There are some negative performance tradeoffs to these patches. When the list is first created in partitionPageAllocAndFillFreelist we pay a one time penalty of shuffling the list using std::random_shuffle. The bigger performance penalty is in partitionBucketAlloc when the hot path is taken for an allocation. While the time complexity of that penalty is O(n) this could be a real bottleneck for a large freelist, such as those with a small slotSize. This is because it may iterate the entire list for each allocation.

Other Ideas

Studying exploit techniques and developing countermeasures for them is one the best security investments you can make. But that can be difficult when there are no exploits to study. Exploits for PartitionAlloc are few and far between, and for good reason, it's a hard target!

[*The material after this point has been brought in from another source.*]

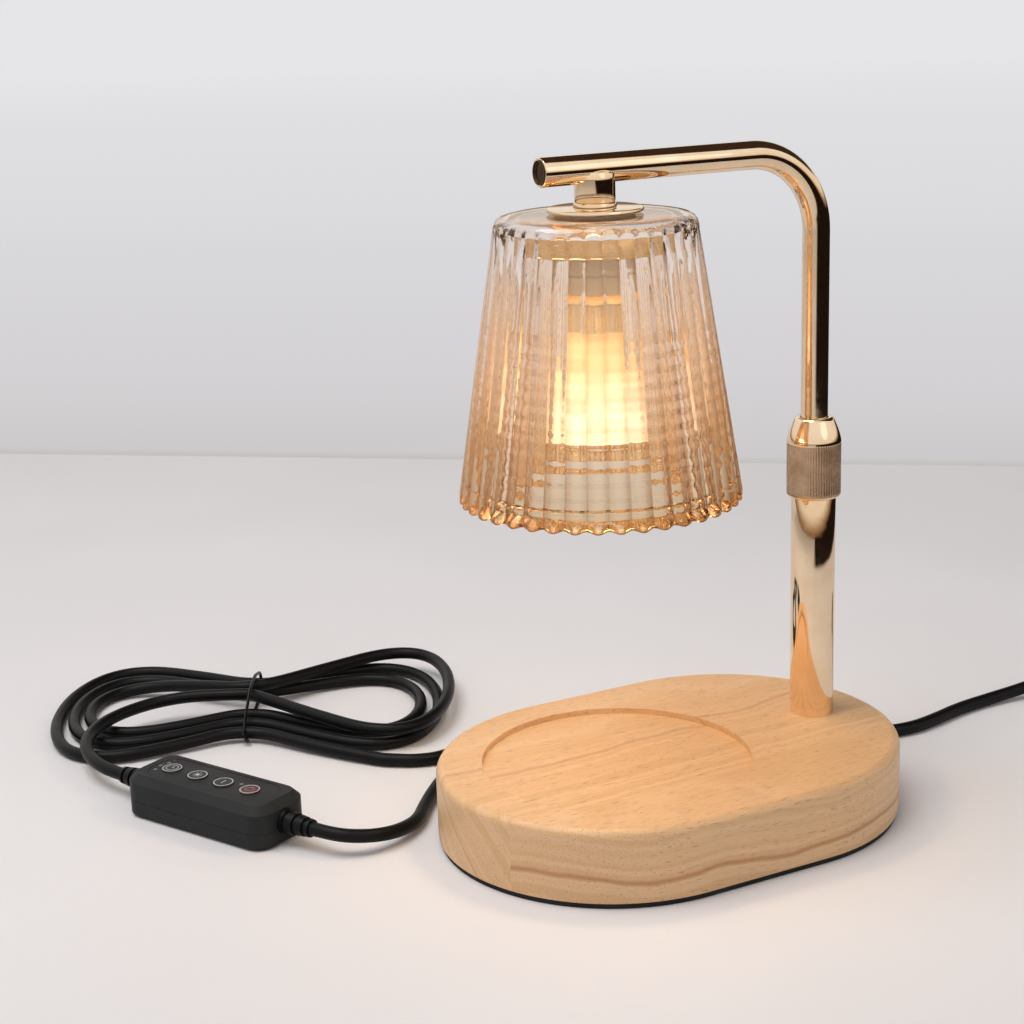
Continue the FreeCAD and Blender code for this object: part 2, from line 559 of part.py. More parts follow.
upper_shell = cut("switch_upper_shell", upper_outer, upper_room, panel_bed, *button_holes, *led_ways,
                  cord_hole("upper_hole_left", "-"), cord_hole("upper_hole_right", "0 +"))
lower_blank = round_block("switch_lower", "switch_long", "switch_wide", "switch_seam_z - 0.15", "0",
                          "switch_round")
lower_outer = rounded("switch_lower_soft", lower_blank, "1.5", level_at(0), "Part::Chamfer")
lower_room = round_block("switch_lower_room", "switch_long - 2 * switch_wall",
                         "switch_wide - 2 * switch_wall", "switch_seam_z", "switch_wall",
                         "switch_round - switch_wall")
screw_spots = ["switch_long / 2 - 12", "12 - switch_long / 2"]
screw_ways = [cylinder(f"screw_way_{at}", "1.25", "switch_wall + 2", along, "0", "0 - 0.5")
              for at, along in enumerate(screw_spots)]
lower_shell = cut("switch_lower_shell", lower_outer, lower_room, *screw_ways,
                  cord_hole("lower_hole_left", "-"), cord_hole("lower_hole_right", "0 +"))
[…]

There are more effective protections that are missing from PartitionAlloc such as delayed free. I have a working prototype of this but it isn't quite finished yet. There are other sanity checks builtin to PartitionAlloc and many can be enabled by simply enabling ASSERTs or changing them to RELEASE_ASSERT_WITH_SECURITY_IMPLICATION.

As usual these patches are only meant to illustrate what is possible. Please use them at your own risk. All of the patches covered here can be applied to this PartitionAlloc code. They should also apply to the Chrome source tree with minimal effort.